Your goal: Of the lines in the listing below, how many hold "part"? Answer with the number only.

-- BEGIN Information provided --

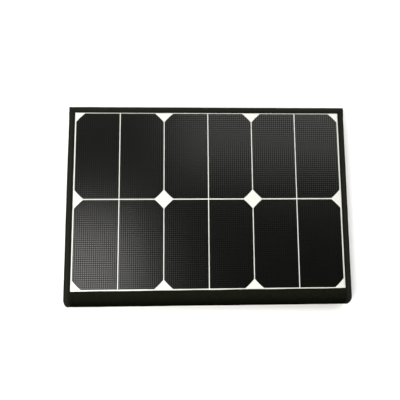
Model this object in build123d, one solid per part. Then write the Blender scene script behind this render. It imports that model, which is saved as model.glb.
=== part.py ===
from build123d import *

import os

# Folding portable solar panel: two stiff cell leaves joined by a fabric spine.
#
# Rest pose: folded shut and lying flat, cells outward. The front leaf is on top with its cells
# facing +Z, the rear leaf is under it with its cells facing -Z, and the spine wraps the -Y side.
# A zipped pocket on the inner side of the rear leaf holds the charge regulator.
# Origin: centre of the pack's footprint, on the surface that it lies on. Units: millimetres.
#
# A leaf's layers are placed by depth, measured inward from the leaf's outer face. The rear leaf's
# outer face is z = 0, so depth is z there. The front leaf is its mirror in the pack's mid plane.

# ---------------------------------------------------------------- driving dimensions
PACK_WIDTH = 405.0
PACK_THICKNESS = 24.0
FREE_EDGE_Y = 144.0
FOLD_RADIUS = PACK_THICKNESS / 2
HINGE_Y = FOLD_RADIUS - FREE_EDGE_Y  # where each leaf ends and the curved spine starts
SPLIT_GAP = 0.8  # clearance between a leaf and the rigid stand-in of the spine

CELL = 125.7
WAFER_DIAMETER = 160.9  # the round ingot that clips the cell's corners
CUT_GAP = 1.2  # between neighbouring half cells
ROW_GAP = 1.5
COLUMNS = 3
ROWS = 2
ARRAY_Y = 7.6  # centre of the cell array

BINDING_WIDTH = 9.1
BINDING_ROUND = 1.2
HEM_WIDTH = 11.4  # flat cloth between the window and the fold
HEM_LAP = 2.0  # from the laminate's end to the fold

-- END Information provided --

Task output: 2